Seen in this light, seems like Senator Feingold’s reasonably simple call for censure of a fallible human being in the form of our president has now taken on a new meaning where liberal pagans are questioning divine authority.

Fellow citizens, we have departed from the Age of Enlightenment into a New World of Darkness again represented by divine authority and those appointed or anointed to interpret it for us.

I’ve emphasized that reason has vacated the premises, but this is not just a friendly absence.

“Every Wednesday morning in Norquist’s Washington offices, the leadership of more than 80 conservative organizations – including major right wing media outlets and top Bush White House aides – convene to set movement priorities, plan strategy, and adopt talking points. Norquist seems a cross between a Communist Party boss and a Mafia don as he presides over these strategy sessions of his self-styled “Leave Us Alone Coalition,” a catchy anti-government organizing principle that was something of a misnomer in that many of its members wished to impose their ideology through government action or were seeking government favors of one sort or another.

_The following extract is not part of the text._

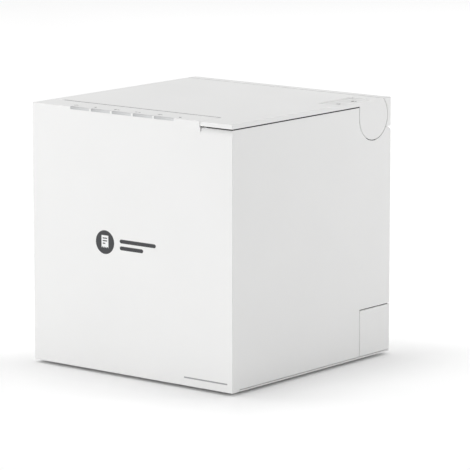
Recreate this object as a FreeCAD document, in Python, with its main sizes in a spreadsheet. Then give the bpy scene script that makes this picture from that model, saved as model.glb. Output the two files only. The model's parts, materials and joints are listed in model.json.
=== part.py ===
import FreeCAD, Part
import math
import operator
import os

import Sketcher
from FreeCAD import Placement, Rotation, Vector

# Cube-shaped 80 mm receipt printer, millimetres. +X is the printer's right, -Y its front, +Z up.
# The origin is under the middle of the printer, on the surface that its feet stand on.

doc = FreeCAD.newDocument("receipt_printer")
sheet = doc.addObject("Spreadsheet::Sheet", "Dims")
nodes = []


# ---------------------------------------------------------------- sizes that stay bound to the sheet

OPERATIONS = {"+": operator.add, "-": operator.sub, "*": operator.mul, "/": operator.truediv}


class Size:
    """A number together with the sheet expression that it is worked out by."""

    def __init__(self, value, text):
        self.value = value
        self.text = text

    def __float__(self):
        return float(self.value)

    def __add__(self, other):
        return combine(self, "+", other)

    def __radd__(self, other):
        return combine(other, "+", self)

    def __sub__(self, other):
        return combine(self, "-", other)

    def __rsub__(self, other):
        return combine(other, "-", self)

    def __mul__(self, other):
        return combine(self, "*", other)

    def __rmul__(self, other):
        return combine(other, "*", self)

    def __truediv__(self, other):
        return combine(self, "/", other)

    def __neg__(self):
        return combine(0, "-", self)


def size(number):
    if isinstance(number, Size):
        return number
    return Size(float(number), f"({float(number):.8g})")


def combine(left, sign, right):
    left, right = size(left), size(right)
    return Size(OPERATIONS[sign](left.value, right.value), f"({left.text} {sign} {right.text})")


def dim(name, value):
    """Adds one driving dimension to the sheet."""
    row = len(dim.names) + 1
    dim.names.append(name)
    sheet.set(f"A{row}", name)
    sheet.set(f"B{row}", str(value))
    sheet.setAlias(f"B{row}", name)
    return Size(float(value), f"Dims.{name}")


dim.names = []


def bind(piece, prop, number):
    piece.setExpression(prop, size(number).text)


# ---------------------------------------------------------------- driving dimensions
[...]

What really united the coalition was savage partisanship and antiliberalism – a desire to roll back the economic and social gains made in the country since the New Deal. ‘Our goal is to cut government in half as a percentage of the economy over twenty-five years, so that we can get it down to the size where we can drown it in the bathtub,’ Norquist has said. He has compared the estate tax to the ‘morality of the Holocaust.’ ‘Our goal is to inflict pain,’ Norquist told National Journal in 2003. ‘It is not good enough to win; it has to be a painful and devastating defeat. We’re sending a message here. It is like when the king would take his opponent’s head and spike it on a pole for everyone to see’” (Brock, p. 50).

In this scenario – anyone who attempts to reason can consider themselves collateral damage.